_What you are asked to do_. Everything from the line containing "spans = list(rope_spans(chair_place))" through the line containing "bpy.data.objects.remove(obj)" must be quoted exactly; everything else is left out.

_Material provided_.
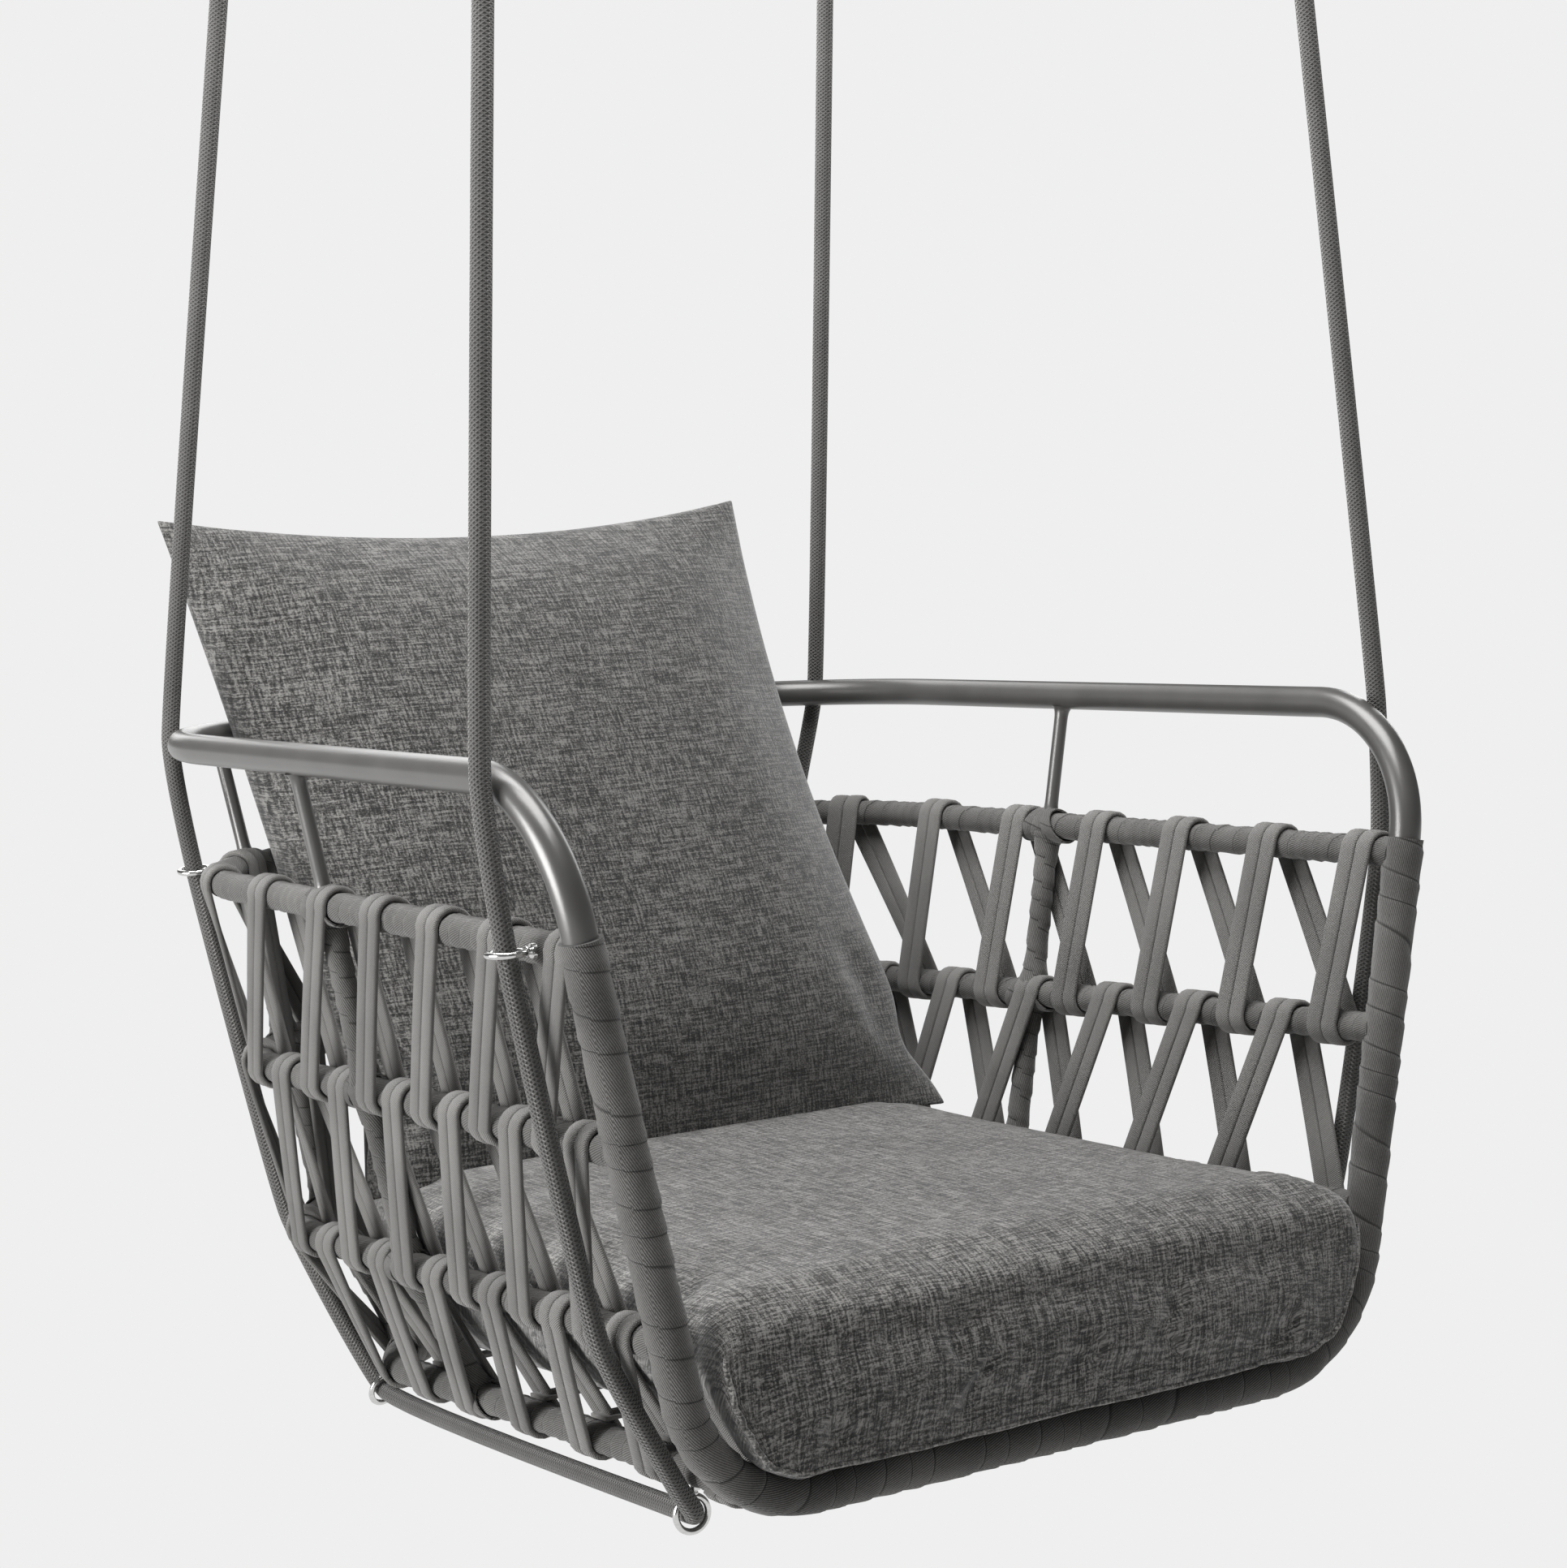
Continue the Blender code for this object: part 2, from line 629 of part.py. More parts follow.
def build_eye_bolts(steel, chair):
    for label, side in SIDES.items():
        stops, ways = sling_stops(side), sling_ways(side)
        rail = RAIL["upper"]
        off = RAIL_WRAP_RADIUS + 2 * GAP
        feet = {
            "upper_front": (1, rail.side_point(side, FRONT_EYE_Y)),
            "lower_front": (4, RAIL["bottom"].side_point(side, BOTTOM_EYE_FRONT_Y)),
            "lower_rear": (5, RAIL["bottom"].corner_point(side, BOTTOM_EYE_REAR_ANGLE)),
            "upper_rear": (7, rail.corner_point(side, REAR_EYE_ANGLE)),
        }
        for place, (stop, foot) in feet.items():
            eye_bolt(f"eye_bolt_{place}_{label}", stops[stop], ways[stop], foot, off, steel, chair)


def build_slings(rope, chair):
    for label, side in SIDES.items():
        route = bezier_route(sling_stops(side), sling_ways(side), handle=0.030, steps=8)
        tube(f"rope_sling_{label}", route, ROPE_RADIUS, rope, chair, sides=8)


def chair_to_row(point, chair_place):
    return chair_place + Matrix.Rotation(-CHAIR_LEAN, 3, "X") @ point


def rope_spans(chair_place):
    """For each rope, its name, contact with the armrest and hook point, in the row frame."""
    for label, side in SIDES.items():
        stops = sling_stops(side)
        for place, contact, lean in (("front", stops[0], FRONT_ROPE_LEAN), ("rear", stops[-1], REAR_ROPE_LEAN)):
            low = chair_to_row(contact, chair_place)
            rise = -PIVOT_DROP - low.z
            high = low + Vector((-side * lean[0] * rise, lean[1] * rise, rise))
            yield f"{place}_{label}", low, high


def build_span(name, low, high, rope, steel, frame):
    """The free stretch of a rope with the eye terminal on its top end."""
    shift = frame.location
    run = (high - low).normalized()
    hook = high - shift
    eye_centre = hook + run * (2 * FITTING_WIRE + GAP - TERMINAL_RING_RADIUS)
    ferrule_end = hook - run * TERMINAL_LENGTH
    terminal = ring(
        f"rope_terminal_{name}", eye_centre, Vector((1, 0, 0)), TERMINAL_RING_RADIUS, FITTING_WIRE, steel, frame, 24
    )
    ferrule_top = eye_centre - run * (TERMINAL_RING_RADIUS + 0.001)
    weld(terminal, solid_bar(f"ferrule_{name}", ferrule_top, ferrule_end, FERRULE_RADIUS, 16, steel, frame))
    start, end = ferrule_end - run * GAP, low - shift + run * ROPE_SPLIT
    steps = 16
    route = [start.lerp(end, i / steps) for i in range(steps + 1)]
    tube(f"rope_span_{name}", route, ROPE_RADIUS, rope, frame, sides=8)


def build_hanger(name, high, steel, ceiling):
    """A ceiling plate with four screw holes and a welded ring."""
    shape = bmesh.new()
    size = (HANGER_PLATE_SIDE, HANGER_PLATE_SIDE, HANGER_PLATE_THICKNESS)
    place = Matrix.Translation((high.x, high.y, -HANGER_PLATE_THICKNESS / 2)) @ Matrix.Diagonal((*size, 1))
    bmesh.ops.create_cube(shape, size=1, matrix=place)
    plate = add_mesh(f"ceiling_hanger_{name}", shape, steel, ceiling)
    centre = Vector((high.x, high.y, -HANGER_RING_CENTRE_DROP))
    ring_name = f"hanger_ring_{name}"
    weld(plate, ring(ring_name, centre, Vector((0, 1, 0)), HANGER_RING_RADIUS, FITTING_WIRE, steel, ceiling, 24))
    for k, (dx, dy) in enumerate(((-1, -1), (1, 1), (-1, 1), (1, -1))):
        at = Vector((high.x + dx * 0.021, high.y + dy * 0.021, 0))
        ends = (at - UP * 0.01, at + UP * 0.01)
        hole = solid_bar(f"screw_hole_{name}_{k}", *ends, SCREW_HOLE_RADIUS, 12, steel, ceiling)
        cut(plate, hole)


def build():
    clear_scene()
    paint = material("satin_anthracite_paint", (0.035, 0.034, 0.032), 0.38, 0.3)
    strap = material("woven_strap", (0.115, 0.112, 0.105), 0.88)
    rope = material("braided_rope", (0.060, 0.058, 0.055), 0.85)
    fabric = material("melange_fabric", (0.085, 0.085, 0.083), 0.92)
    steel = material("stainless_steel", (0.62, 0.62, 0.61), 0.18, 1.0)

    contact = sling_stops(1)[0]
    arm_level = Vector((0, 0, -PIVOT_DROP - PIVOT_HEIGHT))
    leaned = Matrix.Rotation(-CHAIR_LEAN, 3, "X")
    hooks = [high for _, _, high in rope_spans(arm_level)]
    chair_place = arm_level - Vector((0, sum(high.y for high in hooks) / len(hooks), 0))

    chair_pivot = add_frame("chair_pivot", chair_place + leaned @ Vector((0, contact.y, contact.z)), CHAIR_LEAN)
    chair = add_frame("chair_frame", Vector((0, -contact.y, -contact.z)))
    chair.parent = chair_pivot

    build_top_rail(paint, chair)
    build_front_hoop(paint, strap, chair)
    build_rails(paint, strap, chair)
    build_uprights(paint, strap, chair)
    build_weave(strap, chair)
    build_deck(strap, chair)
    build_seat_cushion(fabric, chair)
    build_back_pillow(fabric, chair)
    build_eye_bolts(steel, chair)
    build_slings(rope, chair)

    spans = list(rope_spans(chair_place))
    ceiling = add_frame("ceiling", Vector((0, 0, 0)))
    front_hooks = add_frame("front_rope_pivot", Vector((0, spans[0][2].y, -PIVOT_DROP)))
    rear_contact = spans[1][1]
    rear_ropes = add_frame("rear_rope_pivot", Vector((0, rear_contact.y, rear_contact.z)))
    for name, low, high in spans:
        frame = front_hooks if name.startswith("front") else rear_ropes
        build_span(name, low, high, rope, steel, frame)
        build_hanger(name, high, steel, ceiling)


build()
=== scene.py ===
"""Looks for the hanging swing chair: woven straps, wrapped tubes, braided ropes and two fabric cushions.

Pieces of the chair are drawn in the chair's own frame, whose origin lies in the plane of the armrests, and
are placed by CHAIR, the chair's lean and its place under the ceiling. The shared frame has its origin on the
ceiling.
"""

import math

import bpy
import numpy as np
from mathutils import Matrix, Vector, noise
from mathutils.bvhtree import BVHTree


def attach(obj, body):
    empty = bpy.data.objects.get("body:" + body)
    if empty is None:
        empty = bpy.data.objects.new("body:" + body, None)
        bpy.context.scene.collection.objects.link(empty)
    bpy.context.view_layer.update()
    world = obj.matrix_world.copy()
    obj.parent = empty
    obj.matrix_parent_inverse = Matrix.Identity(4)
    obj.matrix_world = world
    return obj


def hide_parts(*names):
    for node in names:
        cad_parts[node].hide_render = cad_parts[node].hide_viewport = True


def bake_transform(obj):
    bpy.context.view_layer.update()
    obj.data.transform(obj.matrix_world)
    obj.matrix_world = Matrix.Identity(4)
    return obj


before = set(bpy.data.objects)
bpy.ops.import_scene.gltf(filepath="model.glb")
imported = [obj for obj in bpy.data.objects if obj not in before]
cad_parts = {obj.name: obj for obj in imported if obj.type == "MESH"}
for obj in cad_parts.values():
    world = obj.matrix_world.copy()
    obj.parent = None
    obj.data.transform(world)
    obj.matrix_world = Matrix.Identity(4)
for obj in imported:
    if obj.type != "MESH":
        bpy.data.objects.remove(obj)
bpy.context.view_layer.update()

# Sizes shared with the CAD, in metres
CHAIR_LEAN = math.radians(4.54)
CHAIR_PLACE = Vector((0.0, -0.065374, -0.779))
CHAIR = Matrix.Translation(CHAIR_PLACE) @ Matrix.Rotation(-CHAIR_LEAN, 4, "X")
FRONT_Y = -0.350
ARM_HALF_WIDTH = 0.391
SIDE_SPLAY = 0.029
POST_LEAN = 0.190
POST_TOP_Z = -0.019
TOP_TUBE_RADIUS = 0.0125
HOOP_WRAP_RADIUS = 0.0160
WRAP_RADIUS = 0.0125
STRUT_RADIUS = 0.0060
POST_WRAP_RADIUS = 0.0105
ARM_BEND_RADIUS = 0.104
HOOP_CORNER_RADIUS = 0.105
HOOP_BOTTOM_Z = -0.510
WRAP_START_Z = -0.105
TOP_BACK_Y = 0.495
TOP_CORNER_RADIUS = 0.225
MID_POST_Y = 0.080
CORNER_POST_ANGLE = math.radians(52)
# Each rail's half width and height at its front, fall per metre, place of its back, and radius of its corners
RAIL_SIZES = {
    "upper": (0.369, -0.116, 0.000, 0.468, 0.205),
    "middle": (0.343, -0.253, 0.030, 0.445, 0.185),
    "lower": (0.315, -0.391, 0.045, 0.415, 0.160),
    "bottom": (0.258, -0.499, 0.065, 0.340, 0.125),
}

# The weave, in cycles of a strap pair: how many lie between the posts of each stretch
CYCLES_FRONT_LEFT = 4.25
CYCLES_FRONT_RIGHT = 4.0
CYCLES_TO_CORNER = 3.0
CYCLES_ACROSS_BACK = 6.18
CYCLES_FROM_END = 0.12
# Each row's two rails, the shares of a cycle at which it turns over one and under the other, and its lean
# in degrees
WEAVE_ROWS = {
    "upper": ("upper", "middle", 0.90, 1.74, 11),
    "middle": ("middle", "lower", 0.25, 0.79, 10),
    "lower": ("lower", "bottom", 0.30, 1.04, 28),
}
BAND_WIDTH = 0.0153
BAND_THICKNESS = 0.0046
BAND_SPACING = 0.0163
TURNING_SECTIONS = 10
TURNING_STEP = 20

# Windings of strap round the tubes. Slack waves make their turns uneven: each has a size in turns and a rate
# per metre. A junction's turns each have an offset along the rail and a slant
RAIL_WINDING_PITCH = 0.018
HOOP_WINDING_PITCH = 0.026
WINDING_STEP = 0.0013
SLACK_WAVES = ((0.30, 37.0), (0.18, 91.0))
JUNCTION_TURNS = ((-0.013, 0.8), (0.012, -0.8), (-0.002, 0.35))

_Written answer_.
    spans = list(rope_spans(chair_place))
    ceiling = add_frame("ceiling", Vector((0, 0, 0)))
    front_hooks = add_frame("front_rope_pivot", Vector((0, spans[0][2].y, -PIVOT_DROP)))
    rear_contact = spans[1][1]
    rear_ropes = add_frame("rear_rope_pivot", Vector((0, rear_contact.y, rear_contact.z)))
    for name, low, high in spans:
        frame = front_hooks if name.startswith("front") else rear_ropes
        build_span(name, low, high, rope, steel, frame)
        build_hanger(name, high, steel, ceiling)


build()
=== scene.py ===
"""Looks for the hanging swing chair: woven straps, wrapped tubes, braided ropes and two fabric cushions.

Pieces of the chair are drawn in the chair's own frame, whose origin lies in the plane of the armrests, and
are placed by CHAIR, the chair's lean and its place under the ceiling. The shared frame has its origin on the
ceiling.
"""

import math

import bpy
import numpy as np
from mathutils import Matrix, Vector, noise
from mathutils.bvhtree import BVHTree


def attach(obj, body):
    empty = bpy.data.objects.get("body:" + body)
    if empty is None:
        empty = bpy.data.objects.new("body:" + body, None)
        bpy.context.scene.collection.objects.link(empty)
    bpy.context.view_layer.update()
    world = obj.matrix_world.copy()
    obj.parent = empty
    obj.matrix_parent_inverse = Matrix.Identity(4)
    obj.matrix_world = world
    return obj


def hide_parts(*names):
    for node in names:
        cad_parts[node].hide_render = cad_parts[node].hide_viewport = True


def bake_transform(obj):
    bpy.context.view_layer.update()
    obj.data.transform(obj.matrix_world)
    obj.matrix_world = Matrix.Identity(4)
    return obj


before = set(bpy.data.objects)
bpy.ops.import_scene.gltf(filepath="model.glb")
imported = [obj for obj in bpy.data.objects if obj not in before]
cad_parts = {obj.name: obj for obj in imported if obj.type == "MESH"}
for obj in cad_parts.values():
    world = obj.matrix_world.copy()
    obj.parent = None
    obj.data.transform(world)
    obj.matrix_world = Matrix.Identity(4)
for obj in imported:
    if obj.type != "MESH":
        bpy.data.objects.remove(obj)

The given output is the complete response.